Ainsi, Frankie Dunn, l'entraîneur/soigneur/un peu promoteur de boxe
est une somme de tous les rôles que Eastwood
a pu incarner. Cet homme échaudé et taciturne, en proie
à une lutte incessante avec les fantômes d'un passé
troublé et en quête de rédemption. Plus doué
dans son travail que pour la vie, il s'enivre à la tache, avec
opiniâtreté,
sans parvenir à soigner ses propres blessures. Obtu, il s'est forgée
une éthique de vie et tente de composer avec les éléments
extérieurs.
Le trouble faite sera, comme souvent dans la sphère eatwoodienne,
un petit bout de femme au caractère en acier trempé.
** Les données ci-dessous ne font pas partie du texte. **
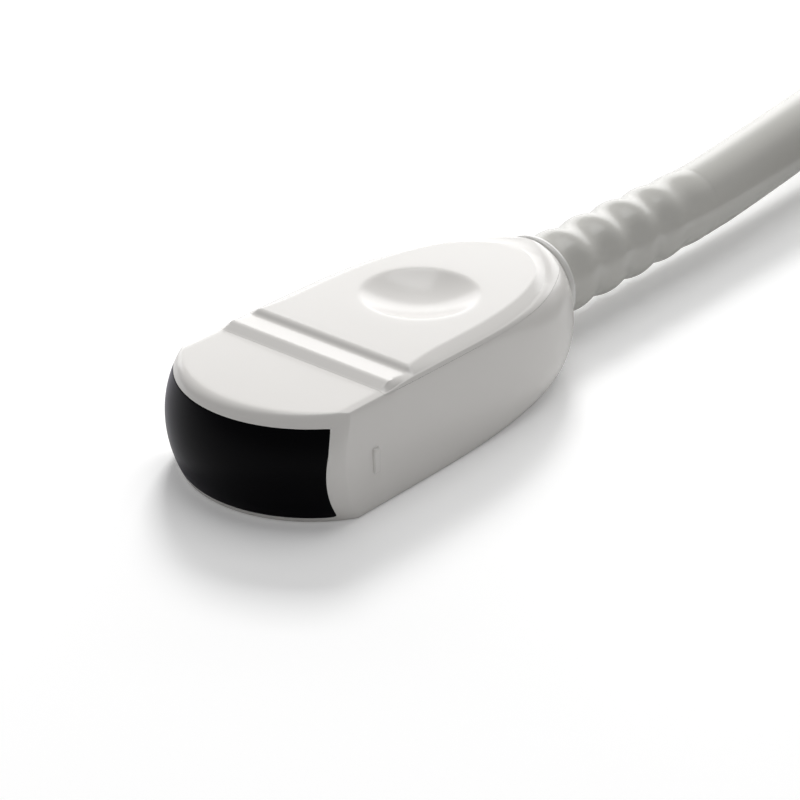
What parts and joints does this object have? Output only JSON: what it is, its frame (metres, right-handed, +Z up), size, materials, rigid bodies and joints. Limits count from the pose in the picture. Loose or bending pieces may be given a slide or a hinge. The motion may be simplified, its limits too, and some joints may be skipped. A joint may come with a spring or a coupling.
{
  "type": "ultrasound transducer probe",
  "caption": "Micro-convex ultrasound transducer probe with a black acoustic lens, a thumb dish on its cover, a ribbed strain relief and a coiled lead with its plug.",
  "frame": {"origin": "bottom centre of the probe without its lead, on the surface it lies on", "axes": "+Z up from the flat back, +Y from the lens towards the lead, +X across the probe"},
  "size_m": [0.1408, 0.27, 0.0228],
  "materials": {
    "shell": "satin",
    "lens": "semi-matte",
    "seal": "matte",
    "matching": "matte",
    "element": "matte",
    "backing": "matte",
    "flex": "satin",
    "frame_black": "matte",
    "laminate": "satin",
    "socket": "matte",
    "tin": "satin",
    "coax": "satin",
    "braid": "braided",
    "steel": "satin",
    "collar": "gloss",
    "relief": "satin",
    "jacket": "satin",
    "strap": "matte",
    "plug": "satin"
  },
  "bodies": {
    "root": {"housing": "shell", "top_cover": "shell", "cover_seal": "seal", "acoustic_lens": "lens", "matching_layer_outer": "matching", "matching_layer_inner": "matching", "array_elements": "element", "flex_circuit_upper": "flex", "flex_circuit_lower": "flex", "backing_block": "backing", "array_frame": "frame_black", "interconnect_board": "laminate", "flex_socket_upper": "socket", "flex_socket_lower": "socket", "coax_comb_upper": "socket", "coax_comb_lower": "socket", "coax_fan_upper": "coax", "coax_fan_lower": "coax", "screening_can_upper": "tin", "screening_can_lower": "tin", "board_screw_1": "steel", "board_screw_2": "steel", "board_screw_3": "steel", "board_screw_4": "steel", "cable_core": "braid", "braid_ferrule": "tin", "cable_clamp": "tin", "clamp_screw_1": "steel", "clamp_screw_2": "steel", "neck_collar": "collar", "strain_relief": "relief", "probe_cable": "jacket", "cable_coil": "jacket", "plug_cable": "jacket", "coil_tie_a": "strap", "coil_tie_b": "strap", "plug_case_upper": "plug", "plug_case_lower": "plug", "plug_relief": "relief", "plug_core": "braid", "plug_shroud": "tin", "contact_block": "frame_black", "plug_board": "laminate", "plug_screw_1": "steel", "plug_screw_2": "steel"}
  },
  "joints": []
}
Maggy,
magistrale Hilary Swank en trentenaire white-trash
au parcours misérable qui n'a qu'une certitude. Elle échappera,
elle aussi, à son lourd passif en devenant championne de boxe.
Entre ces deux là, va se nouer une entente faite de respect et
de force de travail. Maggy voit en ce vieil irlandais borné un
moyen sûr de résilience.
Frankie voit en elle le reflet de sa faillite passée et un possible
appaisement.
Mais quelque chose de plus profond va naître de cette relation professeur/élève.
Car ils ont tous deux plus à s'offrir qu'une simple relation de
travail. Quelque chose qui s'apparente plus à un lien filial.
De boxe il
est réellement question dans Million Dollar Baby.
Eastwood à choisi de prendre son sujet
à bras le corps avec générosité et abnégation.
La chose est somme toute assez rare avec les films évoluant dans
le milieu sportif. On se contente, en général, de sublimer
ou de survoler ce domaine éminemment esthétique et dynamique,
éminemment cinématographique. A part peut être dans
Le Vélo de Ghislain Lambert.
Lorsqu'au 3/4 du film le récit bascule, Les questionnements feront
place aux choix et Eastwood aura l'intelligence
d'éviter toute ostentation. Avec, tout au plus, un peu de manichéisme
dans le traitement de la famille
Fitzgerald.
Il se laissera même aller à l'expression de sentiments presque
inédits pour lui en tant qu'acteur. Avec pudeur.
Avec pudeur, il fera dire à sa conscience, Mr Scruff, impeccable
Morgan Freeman, ce que lui ne saurait verbaliser.
Outre le narrateur des préceptes, des déceptions, Freeman
est le messager à la vision et à la voix tempérée.
Ils se comptent
sur peu de doigts les réalisateurs qui parviennent à créer
une réelle empathie pour des personnages de fiction de nos jours.
Clint Eastwood sait comme personne prendre
le temps de faire naître cet attachement. bénéfice
de l'age sans doute. Il ne s'enferre pas dans des schémas pré-définis
et pourtant son récit est millimétré et stylé.
Forcement, l'univers qui en découle est personnel, hors du temps,
des majors et de leur système métrique. Il est la preuve,
en outre, que l'expression des sentiments peut être simple et frontale,
sans être simpliste.
Que l'on peut être fin sans être tortueux et évoluer
pourtant dans le cinéma d'auteur. On ne peut qu'en être séduit.
Et on le récompenser à juste titre aux Oscars.
Souhaitons
qu'avec cette allégorie du combat il parvienne plus aisément
à monter ses projets à venir. Car dans son Million
Dollar Baby plane, plus que jamais, l'ombre pesante de Madame
Mort. Or il est Difficile de dissocier le personnage de Frankie, incarné
parfaitement
par Eastwood acteur, de l'idée que
l'on se fait de Clint, l'homme.
Et si Papy fait de la résistance, malgré son imposant charisme
et sa longévité, on le sait mortel. La star Eastwood
n'en est que plus proche et le cinéma qu'il incarne que plus humain.
Et quand disparaîtra Monsieur Clint
et/ou son alter ego Freeman, ce sera assurément
une immense perte pour Malpaso Productions. Mais
ce sera surtout une immense perte pour l'âme du cinéma américain.